A friend of mine just brought it to my attention that I more often than not call my sister “Sister” rather than using her name. Perhaps it is because I cherish our sisterhood and the return to being close again. My mother was not a mother; nor my father a father. But my sister was very much a sister — a confidant, a companion, a friend. We were estranged for a number of years. We were mad at each other for good reasons. But the anger finally dissipated, leaving in it’s wake only the feelings of loss. We were ready to reconcile. Love won out. How often does that happen? Not often enough. Now, I can have all the memories of she and I together without the sadness. Oh, things aren’t perfect. She rarely lets me get a word in edgewise during our phone conversations. But, now I am just glad to hear her voice after missing it during our years of estrangement. And so, I write her letters about me and my life so I can feel heard and known. I am sure she is accepting some foible of mine too. There has been much loss in my life in recent years: my husband’s passing , the loss of our home and some of my sanity. But, this Christmas, I can celebrate getting back something that was lost to me — my sister. Maybe, there is a god, and maybe this was a miracle. I don’t know. But it is definitely a blessing. And I am grateful.
A Perfect Afternoon
In response to The Daily Post’s writing prompt: “Singin’ in the Rain.”
The rain has been persistent all day. It’s been dreary inside and out this morning, but I have finished all the chores and it is only one o’ clock. I turn on the lamp by my overstuffed reading chair now. It casts light on the window panes behind it. The rain is trickling down them. A whole afternoon to myself. Free to do anything I want. I start by putting a record of Debussy’s music on the stereo. The Prelude to the Afternoon of a Faun fills the room that is lined with books. Then, to the fireplace. Kneeling down on the hearth, I place a log and some kindling inside. After opening the damper, I light the kindling and watch the bright flames flicker. My cheeks redden and warm from the heat. The room has transformed from dreary to cozy. The light from the fire glows in the cut glass of the decanters on an old table. “What a good idea.” I think and pour myself a sherry. Grabbing my latest mystery novel, I sink into the chair and sip the sweet wine. Dinah, my tortoise shell cat, pads into the room and throws herself down on the braided rug in front of the fireplace. I sit, well content, and listen to the music. After the last piece on the album has played, the silence and the sounds of the rain are all I want. And, I have taken the precaution of taking the phone off the hook. Neither the cat, nor I, will be disturbed on this fine, rainy afternoon.

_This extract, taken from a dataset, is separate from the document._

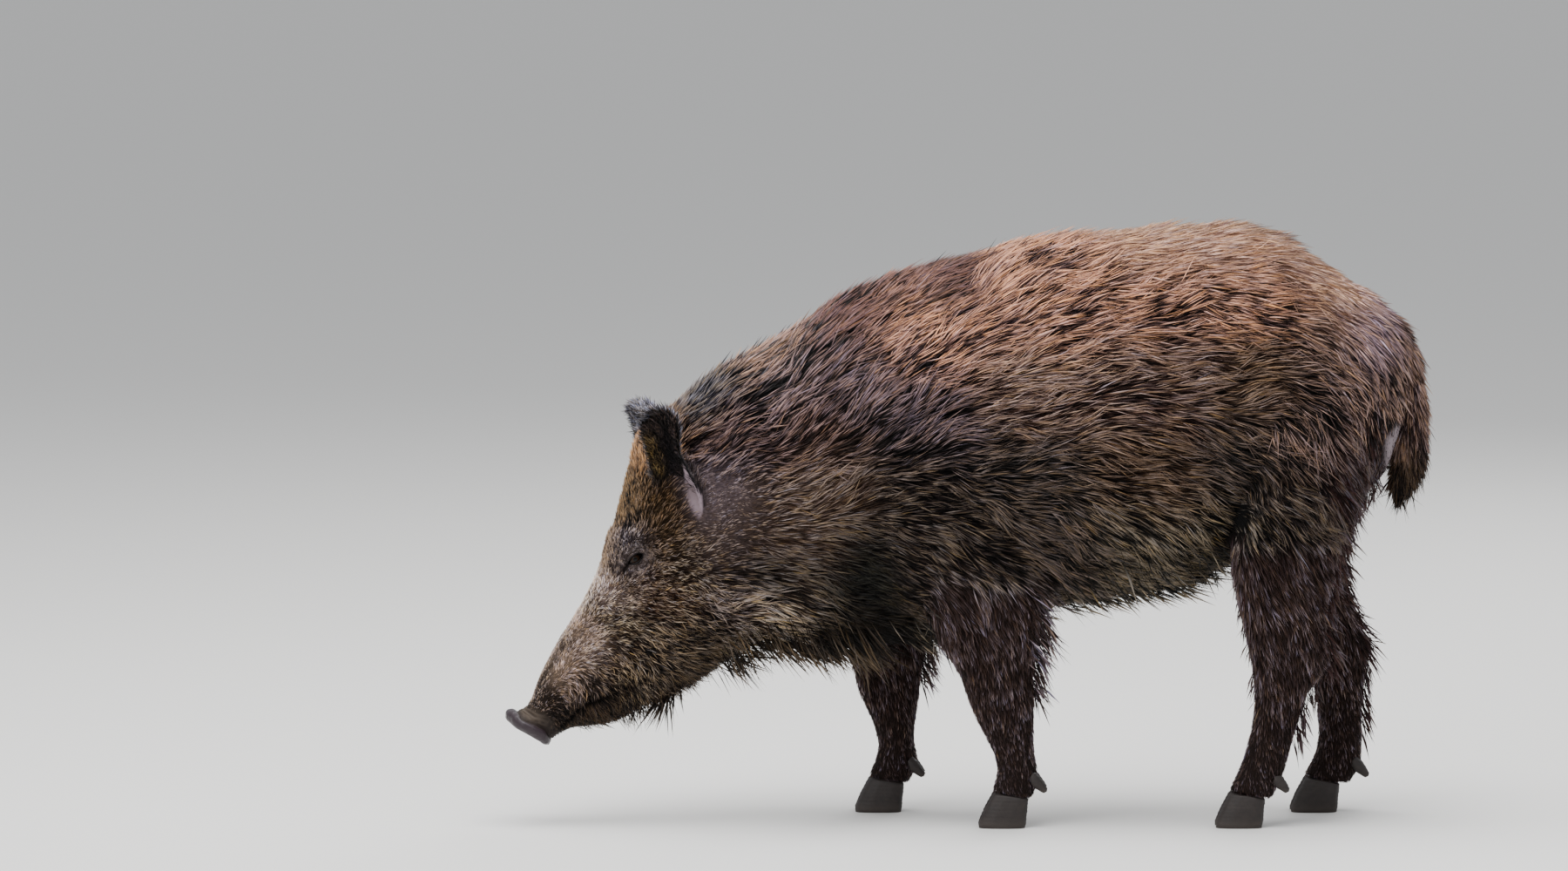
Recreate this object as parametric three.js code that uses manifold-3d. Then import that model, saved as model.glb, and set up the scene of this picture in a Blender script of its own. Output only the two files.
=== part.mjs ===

Source: Changing the World Through Kindness
Oh, how I loved Mr. Rogers. He was trustworthy, kind and gentle. What a lovely man. Watch a video from the tag above and see if you can keep from crying.
Okay, so I am not yet the poster child for mental health. But I and my therapist have slayed a few of my inner dragons during my oh-so-many years of therapy. I used to feel dirty to put it mildly. Being around my therapist made me feel ashamed because I felt so disgusting. I didn’t understand how he could be in the same room as me. He seemed so clean and lovely while I was something hideous. I would cringe from my shame. But now, I feel clean too. That was a huge dragon.
I used to feel that the abuse was somehow my fault. The guilt was toxic. Now that’s no longer an issue. They did wrong, I was just a child. And not just a child — but a lovely, beautiful good child. Another dragon slain.
I need to remember these battles fought and won as I grow weary from my latest battles. I am in a difficult place right now. I am surrounded by fears. Fears of leaving the house, fears of the future, and fear that I will get no better and never be released from depression and anxiety. But these are just new dragons. Dragons do not go down in battle easily or even in one battle.
And so, I will take up the sword of hope. I will remember won battles. And dragons lying in smoldering heaps.
Source: Things that make us happy…
I thought this an important post for sufferers of PTSD since bad memories often plague us. To challenge ourselves to have a cache of good memories and sweet moments too would be healing and helpful. One memory that comes to my mind is a few hours spent at a quiet beach with my adult son sitting on the warm sand just soaking up the bright sun, listening to the waves pulsing, and collecting small shells. I am going through tough times right now and feel that my life is just awful. But my life is not just about now, or the parts of the past that were terrible. It has included good times too. Even great times. That time at the beach was less than a year ago. I am going to find a pretty tin or handsome box and then write about wonderful times on slips of paper and put them inside. My story is about more than abuse, more than trauma. I just need some help remembering that. I hope you have many sweet times to put in your memory box should you decide to keep one too.